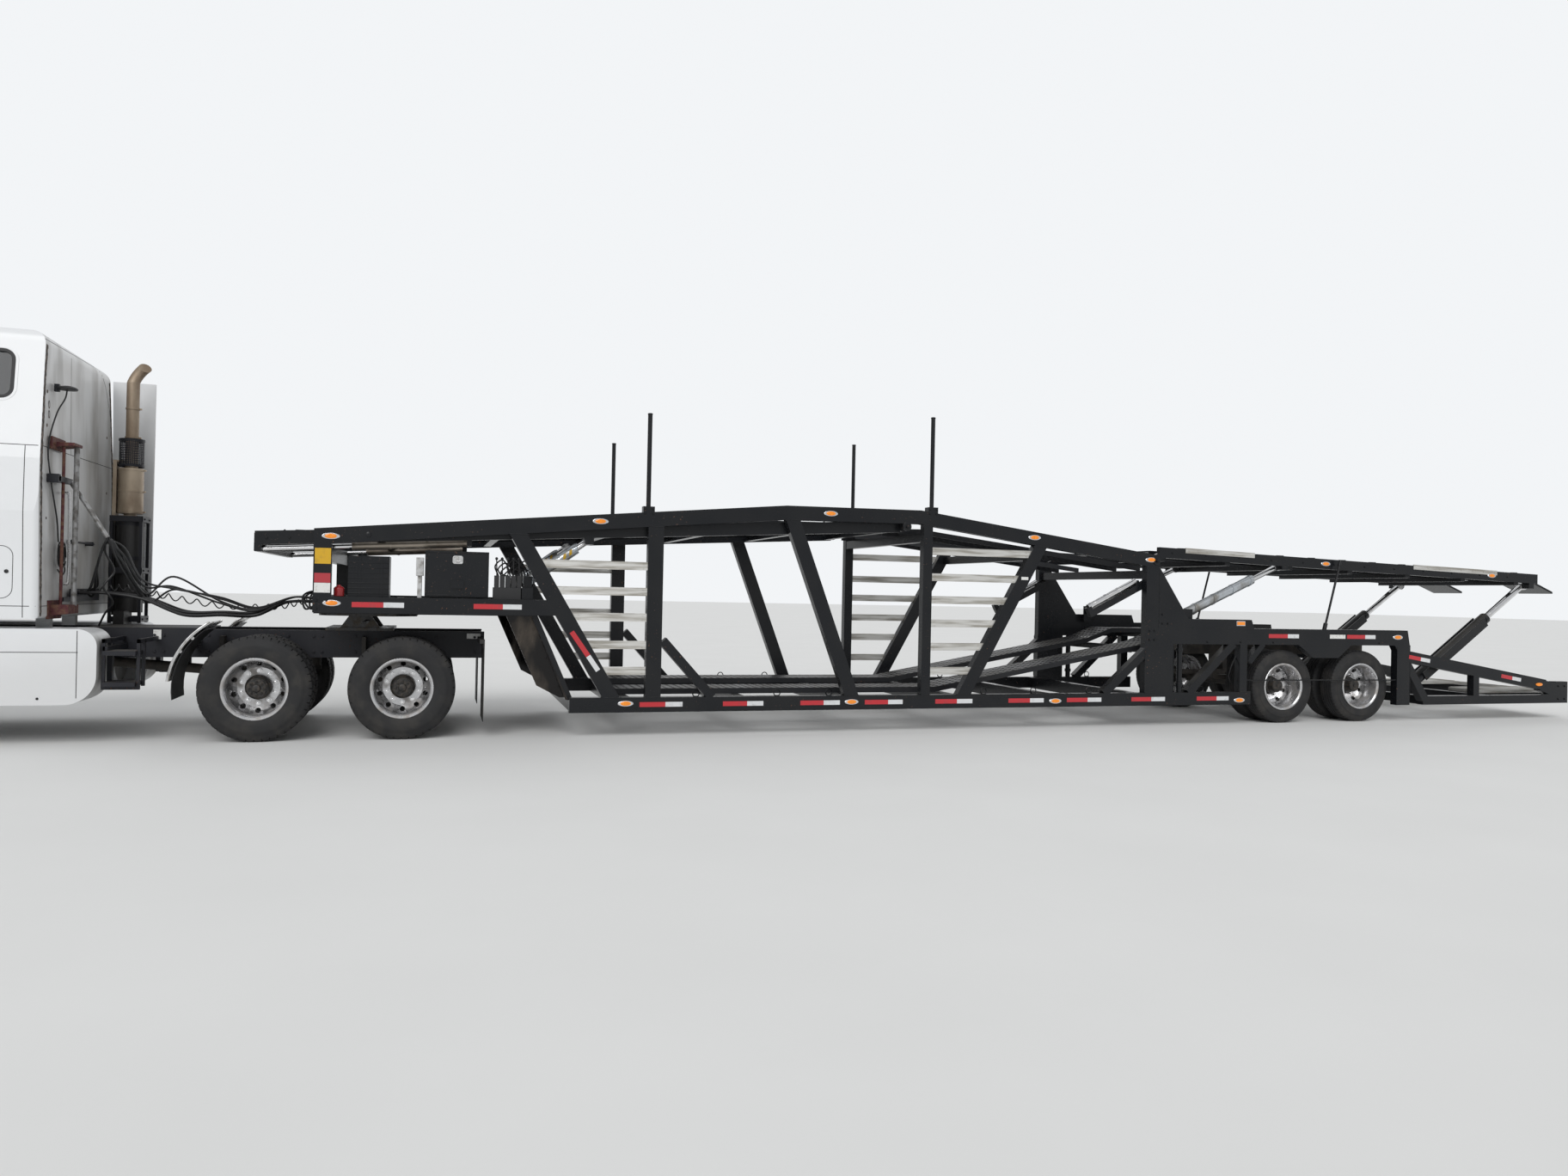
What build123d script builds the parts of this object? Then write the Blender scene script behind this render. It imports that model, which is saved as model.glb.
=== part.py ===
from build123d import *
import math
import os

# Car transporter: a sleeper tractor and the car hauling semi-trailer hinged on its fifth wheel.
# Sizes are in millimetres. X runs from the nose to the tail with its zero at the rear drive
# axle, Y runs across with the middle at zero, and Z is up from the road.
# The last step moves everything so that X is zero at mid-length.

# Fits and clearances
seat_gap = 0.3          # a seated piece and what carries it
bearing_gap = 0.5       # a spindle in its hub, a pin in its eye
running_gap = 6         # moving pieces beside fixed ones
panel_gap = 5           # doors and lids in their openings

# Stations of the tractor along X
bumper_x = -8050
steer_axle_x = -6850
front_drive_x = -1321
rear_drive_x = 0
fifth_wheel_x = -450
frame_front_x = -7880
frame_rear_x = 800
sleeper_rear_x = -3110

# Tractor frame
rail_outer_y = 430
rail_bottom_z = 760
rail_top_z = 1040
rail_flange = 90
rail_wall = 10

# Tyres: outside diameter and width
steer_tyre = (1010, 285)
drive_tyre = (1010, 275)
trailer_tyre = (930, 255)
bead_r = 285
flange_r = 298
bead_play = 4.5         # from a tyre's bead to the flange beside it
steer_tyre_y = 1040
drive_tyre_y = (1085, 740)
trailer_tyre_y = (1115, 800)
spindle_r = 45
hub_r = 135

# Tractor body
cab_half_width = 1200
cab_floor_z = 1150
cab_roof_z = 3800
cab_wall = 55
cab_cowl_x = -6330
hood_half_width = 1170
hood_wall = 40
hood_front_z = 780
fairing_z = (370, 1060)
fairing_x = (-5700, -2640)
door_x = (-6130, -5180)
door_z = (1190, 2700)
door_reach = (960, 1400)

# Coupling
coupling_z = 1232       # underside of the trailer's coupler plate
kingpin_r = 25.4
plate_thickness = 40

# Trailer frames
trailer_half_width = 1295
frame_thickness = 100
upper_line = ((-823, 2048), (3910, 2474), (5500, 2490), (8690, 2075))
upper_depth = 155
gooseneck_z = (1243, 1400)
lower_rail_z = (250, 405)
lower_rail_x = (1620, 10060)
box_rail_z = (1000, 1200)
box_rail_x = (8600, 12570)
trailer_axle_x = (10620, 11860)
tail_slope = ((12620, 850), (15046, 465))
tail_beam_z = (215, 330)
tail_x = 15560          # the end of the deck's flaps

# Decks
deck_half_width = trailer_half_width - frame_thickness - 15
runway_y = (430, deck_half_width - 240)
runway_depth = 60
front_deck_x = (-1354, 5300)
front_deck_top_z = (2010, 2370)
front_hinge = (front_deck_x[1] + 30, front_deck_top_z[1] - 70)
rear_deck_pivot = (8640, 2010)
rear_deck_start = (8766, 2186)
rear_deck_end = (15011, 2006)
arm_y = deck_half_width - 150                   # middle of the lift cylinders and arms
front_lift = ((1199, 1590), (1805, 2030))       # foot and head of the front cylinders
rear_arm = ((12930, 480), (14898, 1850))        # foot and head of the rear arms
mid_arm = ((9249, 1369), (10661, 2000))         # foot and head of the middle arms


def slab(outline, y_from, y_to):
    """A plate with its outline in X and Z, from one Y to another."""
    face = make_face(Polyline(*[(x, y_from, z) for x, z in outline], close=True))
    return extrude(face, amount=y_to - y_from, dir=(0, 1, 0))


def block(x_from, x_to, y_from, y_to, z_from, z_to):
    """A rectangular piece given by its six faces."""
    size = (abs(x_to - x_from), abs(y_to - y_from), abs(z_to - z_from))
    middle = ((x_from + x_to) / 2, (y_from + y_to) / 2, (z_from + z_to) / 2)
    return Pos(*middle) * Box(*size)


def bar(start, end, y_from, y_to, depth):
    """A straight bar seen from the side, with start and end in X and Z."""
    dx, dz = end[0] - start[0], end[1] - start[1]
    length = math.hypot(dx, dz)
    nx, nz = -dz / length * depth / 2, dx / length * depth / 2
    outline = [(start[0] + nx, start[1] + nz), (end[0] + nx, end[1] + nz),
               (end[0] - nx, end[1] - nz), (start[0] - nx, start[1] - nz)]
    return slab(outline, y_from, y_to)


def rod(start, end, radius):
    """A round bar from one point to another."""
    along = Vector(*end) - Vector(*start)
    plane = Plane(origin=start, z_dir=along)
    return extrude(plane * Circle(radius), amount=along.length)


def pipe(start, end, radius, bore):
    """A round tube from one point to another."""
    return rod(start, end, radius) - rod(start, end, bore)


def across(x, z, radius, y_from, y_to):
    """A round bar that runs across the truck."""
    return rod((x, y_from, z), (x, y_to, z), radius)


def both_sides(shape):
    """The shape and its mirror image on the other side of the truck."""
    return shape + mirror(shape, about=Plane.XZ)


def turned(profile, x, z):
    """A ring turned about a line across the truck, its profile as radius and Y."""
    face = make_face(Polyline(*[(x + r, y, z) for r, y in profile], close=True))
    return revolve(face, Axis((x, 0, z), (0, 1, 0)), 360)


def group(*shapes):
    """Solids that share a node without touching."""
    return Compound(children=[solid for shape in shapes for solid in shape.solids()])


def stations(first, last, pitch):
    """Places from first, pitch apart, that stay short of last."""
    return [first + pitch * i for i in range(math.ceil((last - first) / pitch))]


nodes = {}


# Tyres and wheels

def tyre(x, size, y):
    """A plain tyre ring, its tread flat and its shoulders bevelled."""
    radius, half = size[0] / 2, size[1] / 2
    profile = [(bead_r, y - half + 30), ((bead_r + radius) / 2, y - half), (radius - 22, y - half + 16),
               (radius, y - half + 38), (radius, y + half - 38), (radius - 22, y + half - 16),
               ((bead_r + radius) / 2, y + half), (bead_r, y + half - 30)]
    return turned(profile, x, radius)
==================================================
## Requirement
Look through the data above. Find each line with the string "that" and copy it.

## The answer
What build123d script builds the parts of this object? Then write the Blender scene script behind this render. It imports that model, which is saved as model.glb.
# The last step moves everything so that X is zero at mid-length.
    """A round bar that runs across the truck."""
    """Solids that share a node without touching."""
    """Places from first, pitch apart, that stay short of last."""